あの3.11の震災の時、朝日新聞の第一面に、気仙沼第一聖書バプテスト教会の記事が掲載されました。被災して何も無くなってしまった教会の跡地に、流木でできた7メートルくらいの十字架が、7~8人の人たちの手によってロープで引っ張られて立て上げる写真でした。タイトルは「祈りよ 再び」というものです。地震と津波によって2年前に建てたばかりの教会堂が流され、どんなに失意の中におられたことかと思います。その後もずっと避難所での生活を余儀なくされて、どんなに苦しみの中に置かれていたことかと思うのです。神様が生きておられるならいったいどうしてこのようなことをされるのですかと疑いが出ても少しおかしくない状況だったでしょう。そこに十字架が立ったのです。気仙沼の心の慰め、癒しになればと、十字架が立てられました。それはどんな言葉やどんな支援よりも何よりも大きな慰め、癒しです。それが新聞の第一面に掲載されて全国に配信されたのです。

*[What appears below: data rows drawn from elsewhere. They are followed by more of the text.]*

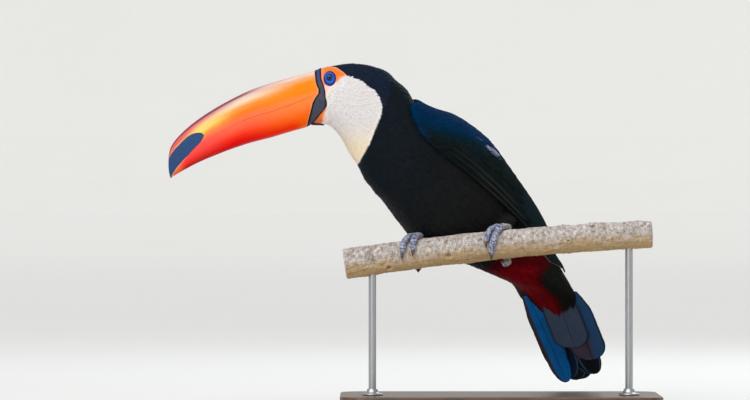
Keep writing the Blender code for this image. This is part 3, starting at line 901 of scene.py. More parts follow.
wingRows = {
    # from and to along the wing, step, length, width, step across in per cent, across from and to, tips' lift
    "lesser": (0.0, 3.5, 0.125, 9.0, 6.2, 4.6, 0, 100, 0.1),
    "median": (3.2, 4.6, 0.36, 19.0, 10.0, 8.0, 30, 100, 0.25),
    "greater": (4.7, 5.3, 0.5, 34.0, 12.5, 8.4, 34, 98, 0.45),
    "scapular": (1.6, 6.4, 0.38, 24.0, 13.0, 7.5, 0, 40, 0.4),
}
smallFeather = vaneShape(5, 5, root=0.55, full=0.35, turnIn=0.55, cup=0.35, tip=0.5, lean=0.2)
largeFeather = vaneShape(7, 7, root=0.5, full=0.3, turnIn=0.66, cup=0.28, tip=0.4, lean=0.14, quill=0.04)
longFeather = vaneShape(20, 11, root=0.6, full=0.2, turnIn=0.8, cup=0.2, tip=0.16, lean=0.04, quill=0.05)
secondaries = {"count": 11, "root": 5.0, "length": (78, 96), "width": 15.0}
margins = {"count": 3, "length": 23.5, "width": 5.6, "edge": (2.4, 2.0, 0.5)}
primaries = {"count": 8, "root": 2.6, "width": 12.5, "stepAcross": 3.2, "tip": (7.5, 9.55)}
quillThick = 0.3
wingTints = {
    # how far across the wing the blue of the painted sky sheen reaches, by the place along it, and how soft its
    # edge is
    "blueAlong": (0, 1, 2.3, 3.5, 4.3, 5.2, 6.4, 7.5, 10),
    "blueAcross": (74, 66, 62, 54, 36, 10, -14, -30, -40),
    "soft": 19, "blue": ((0, 38, 84), (2, 56, 112)), "teal": (4, 36, 46),
    "dark": ((15, 21, 22), (24, 32, 33)),
    # the glint tint is the colour of a painted highlight on the wing
    "front": (2, 38, 56), "quill": (33, 37, 37), "glint": (196, 206, 240),
}


# the painted sky sheen on the black feathers, blue along the wing's top and its front edge
def wingSheen(a, b):  # one along the top of the wing and on its front edge, nothing low down and behind
    reach = np.interp(a, wingTints["blueAlong"], wingTints["blueAcross"])
    top = smooth(wingTints["soft"], -wingTints["soft"], b - reach) * (1 - 0.4 * smooth(1.0, 4.2, a))
    return np.maximum(top, 0.65 * bell(a, 0.25) * smooth(96, 76, b))


def wingTeal(a, b):  # a greener dark lobe in front
    return smooth(5.2, 2.6, a + 0.01 * b) * smooth(92, 66, b + 4 * a)


def wingPaint(name, edge, edgeShare, covert=False):
    # dark feathers, greener in front, turning blue with a painted sky sheen as the mesh says, each with a pale
    # rim and a rib
    paint = Paint(name)
    along, across, barb, seed, blue, teal, edged = paint.values("along across barb seed blue teal edge")
    fine = paint.noise(paint.vector(barb * 0.7, across * 3, seed * 50), 2.2, 2)
    patch = paint.noise(paint.place(), 0.045, 2)
    dark = paint.mix(seed * 0.8, *wingTints["dark"])
    # the quills are painted paler than the coverts, as painted light lifting the shade on their downward-facing
    # sides
    if not covert:  # the quills are paler than the coverts
        dark = paint.mix(0.5, dark, wingTints["quill"])
    dark = paint.mix(teal * 0.9, dark, wingTints["teal"])
    # the painted sky sheen's blue, greener in front
    sheenTint = paint.mix(seed * 0.5 + (patch - 0.5), *wingTints["blue"])
    sheenTint = paint.mix(teal * 0.6, sheenTint, wingTints["front"])
    base = paint.mix((blue + (patch - 0.5) * 0.3 + (fine - 0.5) * 0.15).between(0.05, 0.95), dark, sheenTint)
    # a small pale painted highlight where the feathers turn over the top
    if covert:  # a small pale sheen where the feathers turn over the top
        sheen = paint.value("glint") * fine.between(0.42, 0.58) * along.between(0.35, 0.6)
        base = paint.mix(sheen, base, wingTints["glint"])
    rim = across.between(edgeShare - 0.1, edgeShare + 0.06)
    base = paint.mix(rim * along.between(0.2, 0.5) * edged, base, edge)
    rib = abs(across).between(0.07, 0.02)
    bump = paint.bump(fine * 0.6 + rib * 0.6, 0.25, 0.2)
    rough = 0.6 + (fine - 0.5) * 0.15
    return paint.finish(Base_Color=base, Roughness=rough, Normal=bump, Specular_IOR_Level=0.008)


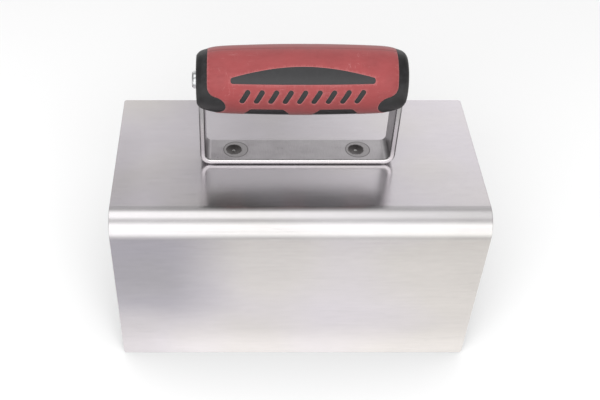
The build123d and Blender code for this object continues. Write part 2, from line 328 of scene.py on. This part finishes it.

そして、あれから5~6年が経ち、高台の広い大地に立派な教会ができました。全世界の方方に祈られて、以前よりも何倍も立派な教会ができたのです。こんなことだれが考えられたでしょう。でも、これが神様のなさることなのです。人の目には不幸に見えるような出来事も、神を愛する人々、すなわち、神のご計画に従って召された人々のためには、神がすべてのことを働かせて益としてくださることを、私たちは知っています。どんなことがあっても神様は私たちを愛しておられ、すべてを働かせて益としてくださるのです。ですから、一つの現象だけにとらわれて、「ああ、何かの間違いだ」「神様は私を見捨てられたんだ」と嘆いてはいけないのです。クリスチャンとは、すべてのことを働かせて益としてくださる神様のみこころを信じて生きる者なのです。試みや病気、障害が臨むとき、短いスパンで見たらそれは単なる不幸な出来事かもしれませんが、救い主なる神様の視点で観たら、それは必要な導き以外の何ものもありません。

アメリカにイエス様を心から信じている材木屋さんがいました。彼は40歳を過ぎたある日、突然、青天の霹靂のような知らせを受けました。不況の中、解雇通知が届いたのです。彼はほんとうにショックでした。これまで主とともに歩み、祈りつつ生きてきたのに、どうして神様はこのような試練を与えられるのかわかりませんでした。しかし、「主よ、どうしてですか」と祈っていると、彼の心の中に御声が聞こえてきました。「小さなホテルを始めてみたらどうか。多くの人々が不純な動機からホテルを開業するのに対して、あなたは純粋な動機で、多くの人々が泊まれるような健全なホテルを始めなさい。」と。そして彼がそのとおりにしたところ、神様は多くの恵みを注いでくださり、やがて世界にチェーン網を持つ巨大なホテルに成長させてくださいました。それがホリデ-・インです。神様は彼にもっと大きな計画を持っておられたので、彼が失業することを許され、それを通して新たな道へと導かれたのでした。彼はただ内に住んでおられる聖霊に従うことによって、御霊による神の国の祝福を受けたのです。

どうかこの御霊によって生かされ、強められ、助けられ、神様の深い愛を知ることができますように。この御霊によって、この世での歩みを勝利することができますように。心から祈ってやみません。